**Goal:**
Can you write out the whole listing exactly?

====== Data extract ======

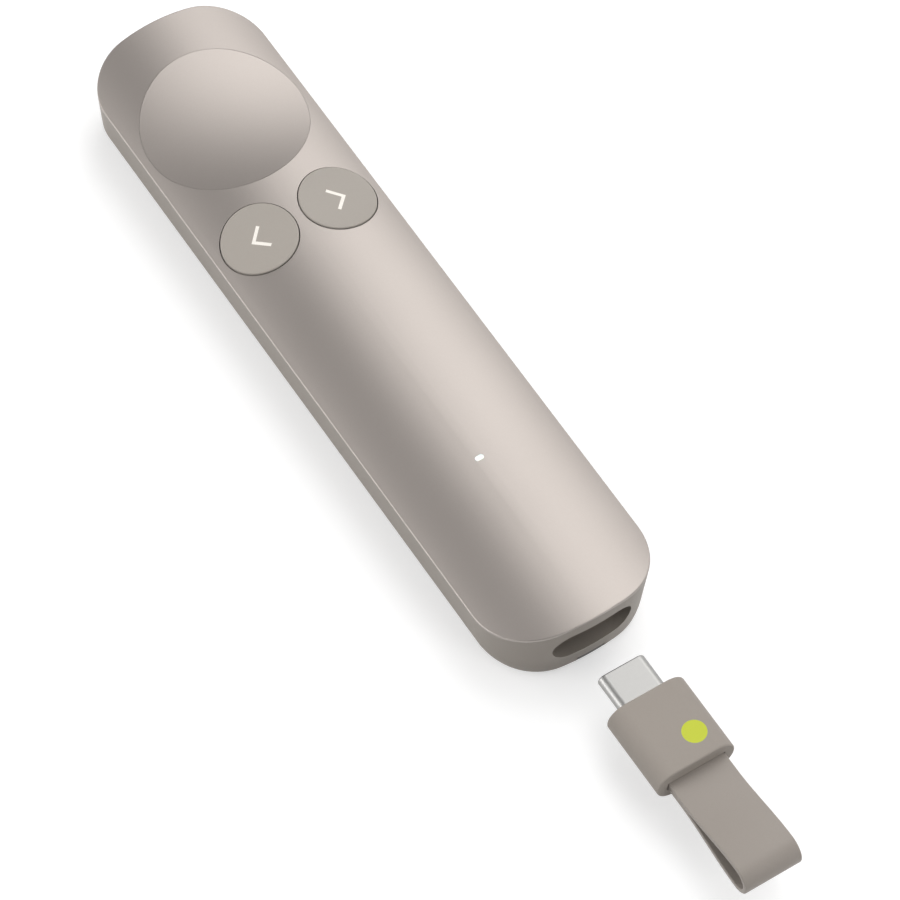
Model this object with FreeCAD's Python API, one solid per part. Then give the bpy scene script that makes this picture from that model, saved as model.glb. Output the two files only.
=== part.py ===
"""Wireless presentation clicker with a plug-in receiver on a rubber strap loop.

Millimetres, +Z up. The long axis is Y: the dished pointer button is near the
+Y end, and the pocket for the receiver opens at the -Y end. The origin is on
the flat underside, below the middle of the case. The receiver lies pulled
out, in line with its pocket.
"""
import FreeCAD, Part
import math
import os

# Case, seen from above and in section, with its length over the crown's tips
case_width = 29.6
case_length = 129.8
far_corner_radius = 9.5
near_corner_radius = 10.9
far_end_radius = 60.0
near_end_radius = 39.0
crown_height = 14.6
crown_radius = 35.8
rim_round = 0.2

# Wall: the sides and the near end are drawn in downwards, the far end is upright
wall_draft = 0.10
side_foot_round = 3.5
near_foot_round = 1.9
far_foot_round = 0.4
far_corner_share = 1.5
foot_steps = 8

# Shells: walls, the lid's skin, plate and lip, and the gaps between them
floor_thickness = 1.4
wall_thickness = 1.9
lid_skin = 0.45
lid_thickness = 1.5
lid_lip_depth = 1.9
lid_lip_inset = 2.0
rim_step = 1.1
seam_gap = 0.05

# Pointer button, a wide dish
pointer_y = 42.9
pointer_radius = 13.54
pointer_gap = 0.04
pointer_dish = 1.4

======

**The reply:**
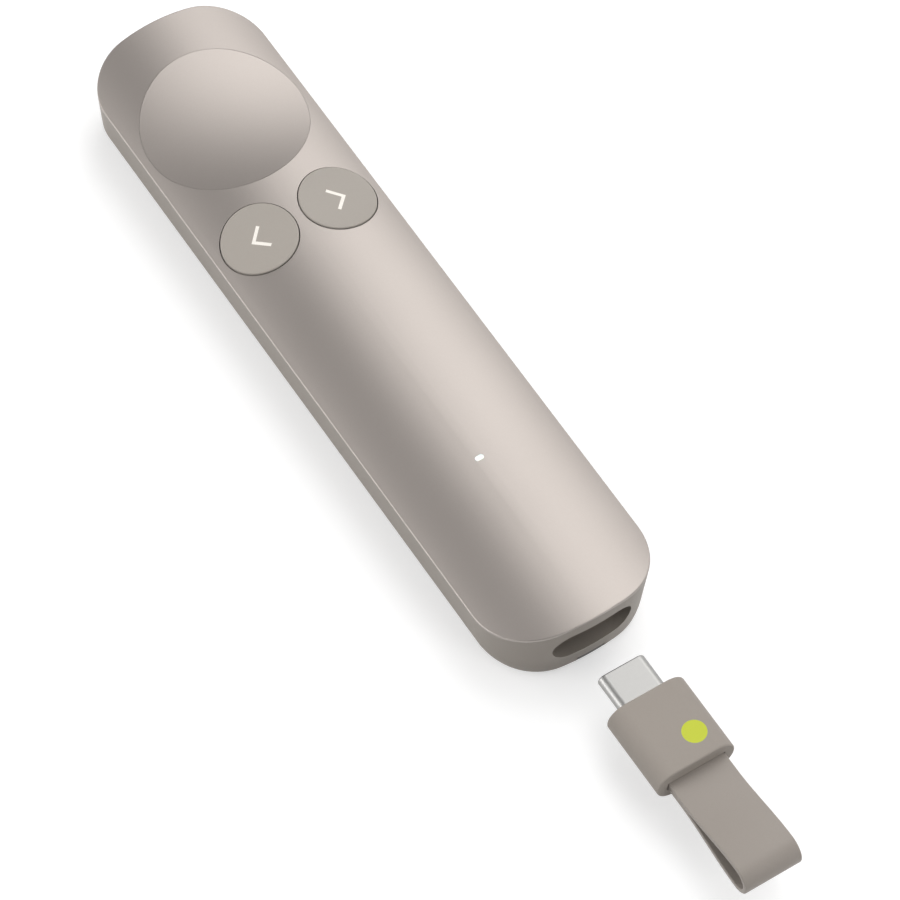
Model this object with FreeCAD's Python API, one solid per part. Then give the bpy scene script that makes this picture from that model, saved as model.glb. Output the two files only.
=== part.py ===
"""Wireless presentation clicker with a plug-in receiver on a rubber strap loop.

Millimetres, +Z up. The long axis is Y: the dished pointer button is near the
+Y end, and the pocket for the receiver opens at the -Y end. The origin is on
the flat underside, below the middle of the case. The receiver lies pulled
out, in line with its pocket.
"""
import FreeCAD, Part
import math
import os

# Case, seen from above and in section, with its length over the crown's tips
case_width = 29.6
case_length = 129.8
far_corner_radius = 9.5
near_corner_radius = 10.9
far_end_radius = 60.0
near_end_radius = 39.0
crown_height = 14.6
crown_radius = 35.8
rim_round = 0.2

# Wall: the sides and the near end are drawn in downwards, the far end is upright
wall_draft = 0.10
side_foot_round = 3.5
near_foot_round = 1.9
far_foot_round = 0.4
far_corner_share = 1.5
foot_steps = 8

# Shells: walls, the lid's skin, plate and lip, and the gaps between them
floor_thickness = 1.4
wall_thickness = 1.9
lid_skin = 0.45
lid_thickness = 1.5
lid_lip_depth = 1.9
lid_lip_inset = 2.0
rim_step = 1.1
seam_gap = 0.05

# Pointer button, a wide dish
pointer_y = 42.9
pointer_radius = 13.54
pointer_gap = 0.04
pointer_dish = 1.4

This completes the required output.